** Begin Raw data **

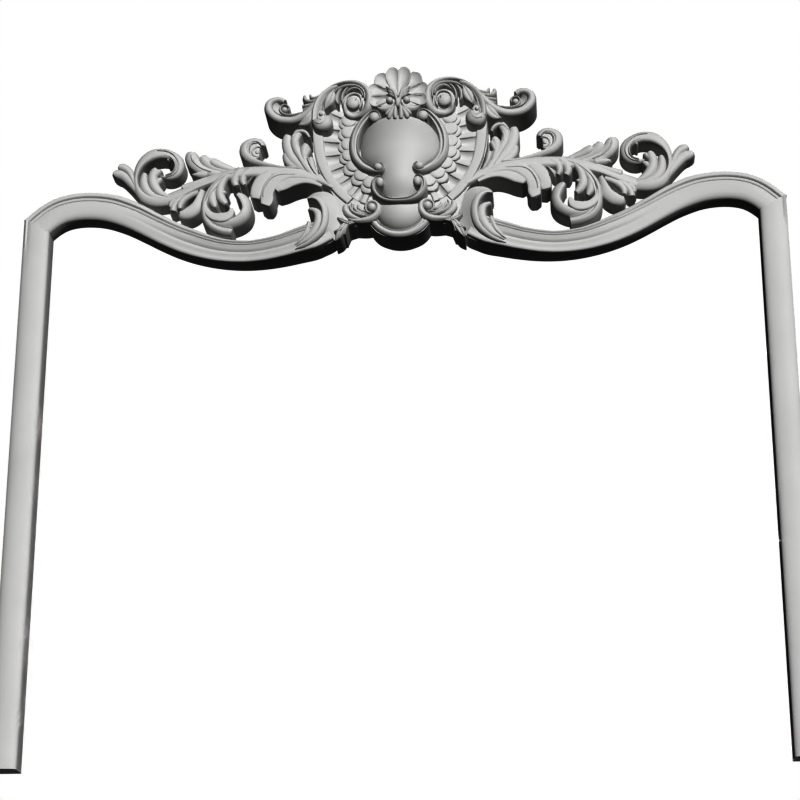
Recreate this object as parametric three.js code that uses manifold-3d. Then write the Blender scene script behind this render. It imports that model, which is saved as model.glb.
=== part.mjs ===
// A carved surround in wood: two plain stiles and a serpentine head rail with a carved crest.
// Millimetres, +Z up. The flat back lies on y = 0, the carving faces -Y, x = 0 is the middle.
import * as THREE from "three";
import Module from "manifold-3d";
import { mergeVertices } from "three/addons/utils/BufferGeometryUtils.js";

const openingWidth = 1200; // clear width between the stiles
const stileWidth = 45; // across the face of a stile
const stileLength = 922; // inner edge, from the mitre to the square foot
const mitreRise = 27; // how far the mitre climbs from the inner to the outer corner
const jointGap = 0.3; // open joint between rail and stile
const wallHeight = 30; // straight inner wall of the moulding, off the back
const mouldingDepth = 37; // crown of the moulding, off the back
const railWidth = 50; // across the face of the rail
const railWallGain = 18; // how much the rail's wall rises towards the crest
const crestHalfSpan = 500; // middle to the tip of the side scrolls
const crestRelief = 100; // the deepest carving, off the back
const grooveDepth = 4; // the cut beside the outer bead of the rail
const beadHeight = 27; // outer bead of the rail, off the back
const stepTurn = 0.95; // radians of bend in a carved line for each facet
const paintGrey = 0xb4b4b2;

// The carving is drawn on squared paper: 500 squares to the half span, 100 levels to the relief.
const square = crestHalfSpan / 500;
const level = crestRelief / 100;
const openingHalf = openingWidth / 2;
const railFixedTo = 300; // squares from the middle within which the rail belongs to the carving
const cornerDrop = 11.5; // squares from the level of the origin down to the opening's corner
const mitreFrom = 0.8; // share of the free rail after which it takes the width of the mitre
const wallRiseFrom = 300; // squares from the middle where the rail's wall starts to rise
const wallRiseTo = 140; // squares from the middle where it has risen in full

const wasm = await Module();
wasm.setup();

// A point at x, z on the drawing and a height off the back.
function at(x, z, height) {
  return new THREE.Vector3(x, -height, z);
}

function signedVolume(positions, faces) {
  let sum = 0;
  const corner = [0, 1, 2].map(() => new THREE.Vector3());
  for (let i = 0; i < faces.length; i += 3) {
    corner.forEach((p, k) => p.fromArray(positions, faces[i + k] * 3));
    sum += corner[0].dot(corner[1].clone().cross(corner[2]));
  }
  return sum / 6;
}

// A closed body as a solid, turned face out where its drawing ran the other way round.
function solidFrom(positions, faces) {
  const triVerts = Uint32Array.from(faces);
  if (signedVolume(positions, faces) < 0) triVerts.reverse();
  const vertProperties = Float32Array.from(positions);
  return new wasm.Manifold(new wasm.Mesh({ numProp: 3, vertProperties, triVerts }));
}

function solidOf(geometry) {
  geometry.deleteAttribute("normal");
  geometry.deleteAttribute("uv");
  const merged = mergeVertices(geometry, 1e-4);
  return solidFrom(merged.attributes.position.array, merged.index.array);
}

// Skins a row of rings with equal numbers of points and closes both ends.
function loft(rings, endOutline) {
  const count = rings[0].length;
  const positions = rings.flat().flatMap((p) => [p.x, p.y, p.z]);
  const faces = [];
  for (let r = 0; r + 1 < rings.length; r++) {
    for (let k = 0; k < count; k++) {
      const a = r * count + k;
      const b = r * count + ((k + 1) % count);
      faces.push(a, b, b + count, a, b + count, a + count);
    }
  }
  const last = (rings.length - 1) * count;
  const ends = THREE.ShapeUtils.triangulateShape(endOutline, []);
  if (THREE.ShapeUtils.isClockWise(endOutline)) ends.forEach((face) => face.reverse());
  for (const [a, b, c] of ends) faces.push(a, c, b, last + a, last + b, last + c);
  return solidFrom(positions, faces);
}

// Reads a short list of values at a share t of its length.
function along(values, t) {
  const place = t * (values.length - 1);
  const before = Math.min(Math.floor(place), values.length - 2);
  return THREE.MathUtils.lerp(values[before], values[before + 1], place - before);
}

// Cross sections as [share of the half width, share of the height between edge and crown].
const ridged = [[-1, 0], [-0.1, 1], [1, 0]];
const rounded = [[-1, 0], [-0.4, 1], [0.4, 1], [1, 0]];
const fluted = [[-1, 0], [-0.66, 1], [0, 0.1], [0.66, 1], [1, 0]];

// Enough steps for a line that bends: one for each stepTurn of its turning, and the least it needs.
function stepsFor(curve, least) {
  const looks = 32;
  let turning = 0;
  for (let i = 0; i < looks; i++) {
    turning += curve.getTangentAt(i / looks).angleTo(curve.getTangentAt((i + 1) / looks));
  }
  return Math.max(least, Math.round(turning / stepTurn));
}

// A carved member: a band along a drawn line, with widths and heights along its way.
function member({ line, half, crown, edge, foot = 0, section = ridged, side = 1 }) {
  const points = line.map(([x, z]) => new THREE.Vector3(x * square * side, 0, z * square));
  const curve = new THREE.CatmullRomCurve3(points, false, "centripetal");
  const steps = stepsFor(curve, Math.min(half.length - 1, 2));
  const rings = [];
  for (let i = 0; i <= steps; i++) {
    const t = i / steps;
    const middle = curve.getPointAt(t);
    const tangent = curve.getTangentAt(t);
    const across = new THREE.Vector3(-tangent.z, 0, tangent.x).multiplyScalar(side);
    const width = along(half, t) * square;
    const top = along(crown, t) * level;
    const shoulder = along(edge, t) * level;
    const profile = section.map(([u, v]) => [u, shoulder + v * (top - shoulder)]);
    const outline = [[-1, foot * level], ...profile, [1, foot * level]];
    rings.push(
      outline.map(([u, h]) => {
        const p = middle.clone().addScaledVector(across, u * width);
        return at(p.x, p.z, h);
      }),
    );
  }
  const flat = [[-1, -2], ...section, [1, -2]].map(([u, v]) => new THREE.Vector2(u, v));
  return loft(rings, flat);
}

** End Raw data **

Each line of the listing should be copied exactly.

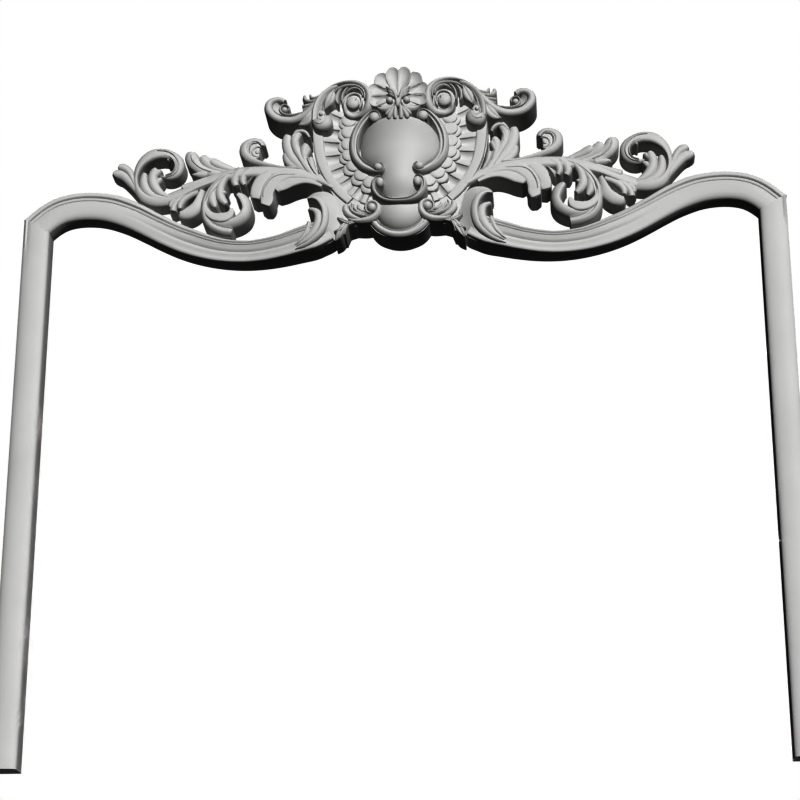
Recreate this object as parametric three.js code that uses manifold-3d. Then write the Blender scene script behind this render. It imports that model, which is saved as model.glb.
=== part.mjs ===
// A carved surround in wood: two plain stiles and a serpentine head rail with a carved crest.
// Millimetres, +Z up. The flat back lies on y = 0, the carving faces -Y, x = 0 is the middle.
import * as THREE from "three";
import Module from "manifold-3d";
import { mergeVertices } from "three/addons/utils/BufferGeometryUtils.js";

const openingWidth = 1200; // clear width between the stiles
const stileWidth = 45; // across the face of a stile
const stileLength = 922; // inner edge, from the mitre to the square foot
const mitreRise = 27; // how far the mitre climbs from the inner to the outer corner
const jointGap = 0.3; // open joint between rail and stile
const wallHeight = 30; // straight inner wall of the moulding, off the back
const mouldingDepth = 37; // crown of the moulding, off the back
const railWidth = 50; // across the face of the rail
const railWallGain = 18; // how much the rail's wall rises towards the crest
const crestHalfSpan = 500; // middle to the tip of the side scrolls
const crestRelief = 100; // the deepest carving, off the back
const grooveDepth = 4; // the cut beside the outer bead of the rail
const beadHeight = 27; // outer bead of the rail, off the back
const stepTurn = 0.95; // radians of bend in a carved line for each facet
const paintGrey = 0xb4b4b2;

// The carving is drawn on squared paper: 500 squares to the half span, 100 levels to the relief.
const square = crestHalfSpan / 500;
const level = crestRelief / 100;
const openingHalf = openingWidth / 2;
const railFixedTo = 300; // squares from the middle within which the rail belongs to the carving
const cornerDrop = 11.5; // squares from the level of the origin down to the opening's corner
const mitreFrom = 0.8; // share of the free rail after which it takes the width of the mitre
const wallRiseFrom = 300; // squares from the middle where the rail's wall starts to rise
const wallRiseTo = 140; // squares from the middle where it has risen in full

const wasm = await Module();
wasm.setup();

// A point at x, z on the drawing and a height off the back.
function at(x, z, height) {
  return new THREE.Vector3(x, -height, z);
}

function signedVolume(positions, faces) {
  let sum = 0;
  const corner = [0, 1, 2].map(() => new THREE.Vector3());
  for (let i = 0; i < faces.length; i += 3) {
    corner.forEach((p, k) => p.fromArray(positions, faces[i + k] * 3));
    sum += corner[0].dot(corner[1].clone().cross(corner[2]));
  }
  return sum / 6;
}

// A closed body as a solid, turned face out where its drawing ran the other way round.
function solidFrom(positions, faces) {
  const triVerts = Uint32Array.from(faces);
  if (signedVolume(positions, faces) < 0) triVerts.reverse();
  const vertProperties = Float32Array.from(positions);
  return new wasm.Manifold(new wasm.Mesh({ numProp: 3, vertProperties, triVerts }));
}

function solidOf(geometry) {
  geometry.deleteAttribute("normal");
  geometry.deleteAttribute("uv");
  const merged = mergeVertices(geometry, 1e-4);
  return solidFrom(merged.attributes.position.array, merged.index.array);
}

// Skins a row of rings with equal numbers of points and closes both ends.
function loft(rings, endOutline) {
  const count = rings[0].length;
  const positions = rings.flat().flatMap((p) => [p.x, p.y, p.z]);
  const faces = [];
  for (let r = 0; r + 1 < rings.length; r++) {
    for (let k = 0; k < count; k++) {
      const a = r * count + k;
      const b = r * count + ((k + 1) % count);
      faces.push(a, b, b + count, a, b + count, a + count);
    }
  }
  const last = (rings.length - 1) * count;
  const ends = THREE.ShapeUtils.triangulateShape(endOutline, []);
  if (THREE.ShapeUtils.isClockWise(endOutline)) ends.forEach((face) => face.reverse());
  for (const [a, b, c] of ends) faces.push(a, c, b, last + a, last + b, last + c);
  return solidFrom(positions, faces);
}

// Reads a short list of values at a share t of its length.
function along(values, t) {
  const place = t * (values.length - 1);
  const before = Math.min(Math.floor(place), values.length - 2);
  return THREE.MathUtils.lerp(values[before], values[before + 1], place - before);
}

// Cross sections as [share of the half width, share of the height between edge and crown].
const ridged = [[-1, 0], [-0.1, 1], [1, 0]];
const rounded = [[-1, 0], [-0.4, 1], [0.4, 1], [1, 0]];
const fluted = [[-1, 0], [-0.66, 1], [0, 0.1], [0.66, 1], [1, 0]];

// Enough steps for a line that bends: one for each stepTurn of its turning, and the least it needs.
function stepsFor(curve, least) {
  const looks = 32;
  let turning = 0;
  for (let i = 0; i < looks; i++) {
    turning += curve.getTangentAt(i / looks).angleTo(curve.getTangentAt((i + 1) / looks));
  }
  return Math.max(least, Math.round(turning / stepTurn));
}

// A carved member: a band along a drawn line, with widths and heights along its way.
function member({ line, half, crown, edge, foot = 0, section = ridged, side = 1 }) {
  const points = line.map(([x, z]) => new THREE.Vector3(x * square * side, 0, z * square));
  const curve = new THREE.CatmullRomCurve3(points, false, "centripetal");
  const steps = stepsFor(curve, Math.min(half.length - 1, 2));
  const rings = [];
  for (let i = 0; i <= steps; i++) {
    const t = i / steps;
    const middle = curve.getPointAt(t);
    const tangent = curve.getTangentAt(t);
    const across = new THREE.Vector3(-tangent.z, 0, tangent.x).multiplyScalar(side);
    const width = along(half, t) * square;
    const top = along(crown, t) * level;
    const shoulder = along(edge, t) * level;
    const profile = section.map(([u, v]) => [u, shoulder + v * (top - shoulder)]);
    const outline = [[-1, foot * level], ...profile, [1, foot * level]];
    rings.push(
      outline.map(([u, h]) => {
        const p = middle.clone().addScaledVector(across, u * width);
        return at(p.x, p.z, h);
      }),
    );
  }
  const flat = [[-1, -2], ...section, [1, -2]].map(([u, v]) => new THREE.Vector2(u, v));
  return loft(rings, flat);
}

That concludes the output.